Agamemnon and the death of Patroclus
Achilles took twenty-three towns outside Troy, including Lyrnessos, where he captured Briseis to keep as a concubine. Meanwhile, Agamemnon took a woman named Chryseis and taunted her father, Chryses, a priest of Apollo, when he attempted to buy her back. Apollo sent a plague through the Greek armies and Agamemnon was forced to give Chryseis back to her father; however he took Briseis away from Achilles as compensation for his loss. This action sparked the central plot of the Iliad: Achilles becomes enraged and refuses to fight for the Greeks any further. The war goes badly, through the influence of Zeus, and the Greeks offer handsome reparations to their greatest warrior. Achilles is visited by Odysseus, Ajax, and Phoenix who attempt to persuade him to return to battle, but Achilles still refuses to fight. Once the Greeks are pushed back to the ships, which are just starting to be set on fire by Hector, he agrees to allow Patroclus to fight in his place, wearing his armor. The next day Patroclus is killed and stripped of the armor by the Trojan hero Hector, who mistakes him for Achilles. Achilles is overwhelmed with grief for his friend (or homosexual lover as interpreted by the majority of ancient Greeks), and the rage he once harbored toward Agamemnon begins shifting to Hector. Thetis, his mother, rises from the sea floor and berates him for excessive grief, reminding him it is a fine thing to sleep with women too. She obtains magnificent new armor for him from Hephaestus, and he returns to the fighting, killing Hector. He desecrates the body, dragging it behind his chariot before the walls of Troy three times, and refuses to allow it to receive funeral rites. When Priam, the king of Troy and Hector's father, comes secretly into the Greek camp to plead for the body, Achilles finally relents; in one of the most moving scenes of the Iliad, he receives Priam graciously and allows him to take the body away.

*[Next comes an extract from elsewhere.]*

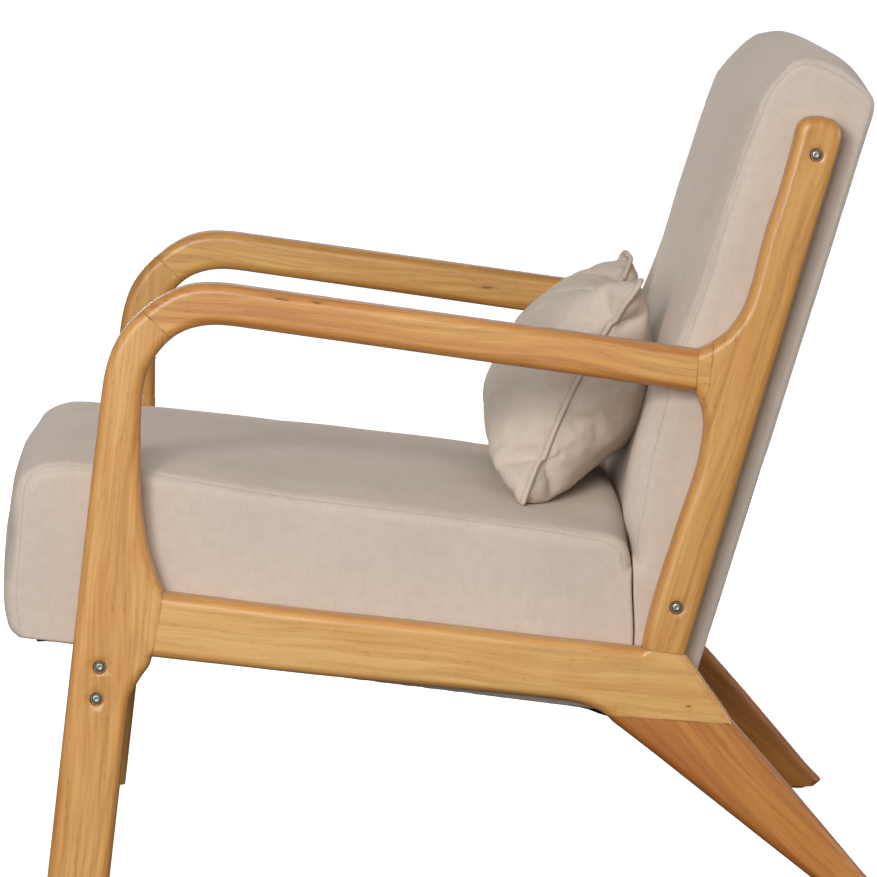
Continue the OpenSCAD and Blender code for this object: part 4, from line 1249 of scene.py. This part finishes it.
def seat_pins(p):
    y, z, x = p[:, 1] * 1000, p[:, 2] * 1000, np.abs(p[:, 0]) * 1000
    low = 1 - smoothstep(z - (242 + (y + 392) * -0.1228), 8, 60)
    rear = smoothstep(y, 120, 165)
    side = 0.55 * smoothstep(x, 284, 290)
    return np.clip(np.maximum(np.maximum(low, rear), side), 0.0, 1.0)


def back_pins(p):
    y, z, x = p[:, 1] * 1000, p[:, 2] * 1000, np.abs(p[:, 0]) * 1000
    low = 1 - smoothstep(z, 330, 400)
    line = 226.2 + (z - 166.3) * 0.2962
    rear = smoothstep(y - line, -22, -4)
    side = 0.55 * smoothstep(x, 284, 290)
    return np.clip(np.maximum(np.maximum(low, rear), side), 0.0, 1.0)


seat, seat_data = upholster(
    "seat_upholstery", SEAT, seat_edge, 3.0, ((-392, 242), -7.0),
    lambda f, q: 1.6 * (1 - f * f), seat_pins, seat_shape,
    lambda p: 1 - smoothstep(p[:, 1], 0.169, 0.1745), 0.0032, 0.9, 2.0,
    ("seat_cover", "seat_foam"))
back, back_data = upholster(
    "back_upholstery", BACK, back_edge, 2.4, ((226.2, 166.3), 73.5),
    lambda f, q: 1.6 * (1 - f * f) * (1.0 if q[0] < 330 or q[1] > 730 else 0.2),
    back_pins, back_shape, lambda p: smoothstep(p[:, 2], 0.322, 0.336), 0.0032, 0.9, 5.0,
    ("back_cover", "back_foam"))


# -------------------------------------------------------------------- pillow
def pillow_mesh(name, w, h, nx, nz):
    """Two panels sewn together at their rims: flat rectangles, a hair apart."""
    rim = [(i, 0) for i in range(nx)] + [(nx, j) for j in range(nz)] \
        + [(i, nz) for i in range(nx, 0, -1)] + [(0, j) for j in range(nz, 0, -1)]
    inner = [(i, j) for j in range(1, nz) for i in range(1, nx)]
    where = {}
    verts, maps = [], []
    for k, (i, j) in enumerate(rim):
        where[(i, j, 0)] = where[(i, j, 1)] = k
        verts.append((w * (i / nx - 0.5), 0.0, h * (j / nz - 0.5)))
    for s in (0, 1):
        for i, j in inner:
            a, b = 2 * i / nx - 1, 2 * j / nz - 1
            where[(i, j, s)] = len(verts)
            lift = 0.010 * (1 - a * a) * (1 - b * b)
            verts.append((w * (i / nx - 0.5), lift if s == 0 else -lift, h * (j / nz - 0.5)))
    faces, uvs = [], []
    for s in (0, 1):
        for j in range(nz):
            for i in range(nx):
                q = [(i, j), (i + 1, j), (i + 1, j + 1), (i, j + 1)]
                if s == 0:
                    q = q[::-1]
                faces.append(tuple(where[(a, b, s)] for a, b in q))
                uvs.append([(w * a / nx + 0.6 * s, h * b / nz) for a, b in q])
    obj = new_object(name, verts, faces)
    uv = obj.data.uv_layers.new(name="weave")
    uv.data.foreach_set("uv", np.array([c for f in uvs for c in f], np.float32).ravel())
    return obj, len(rim)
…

The greatness of Achilles lies in not just being the greatest Greek fighter ever, but in knowing the choice provided to him by Destiny. His mother Thetis had prophesied to him that if he pulled out of the Trojan War, he would enjoy a long and a happy life. If Achilles fought, however, he would die before the walls of Troy but assure an everlasting glory, surpassing that of all other heroes. He had made the choice, and coming face to face with it showed his greatness.

Xanthus
During the Trojan War, Xanthus, a magical horse, was rebuked by Achilles for allowing Patroclus to be killed. Xanthus responded by saying that a god had killed Patroclus and a god would soon kill Achilles too.

Memnon, Cycnus, Penthesilea, and the death of Achilles
Shortly after the death of Hector, Achilles defeated Memnon of Ethiopia, Cycnus of Colonae and the Amazonian warrior Penthesilia (with whom Achilles also had an affair in some versions). As predicted by Hector with his dying breath, Achilles was thereafter killed by Paris — either by an arrow to the heel, or in an older version by a knife to the back while visiting Polyxena, a princess of Troy. Both versions conspicuously deny the killer any sort of valor, and Achilles remains undefeated on the battlefield. His bones are mingled with those of Patroclus, and funeral games are held. Like Ajax, he is represented (although not by Homer) as living after his death in the island of Leuke at the mouth of the Danube.

The Fate of Achilles' armor
Achilles' armor was the object of a feud between Odysseus and Ajax the Greater. They competed for it and Odysseus won. Ajax went mad with grief and vowed to kill his comrades; he started killing cattle (thinking they were Greek soldiers), and then himself.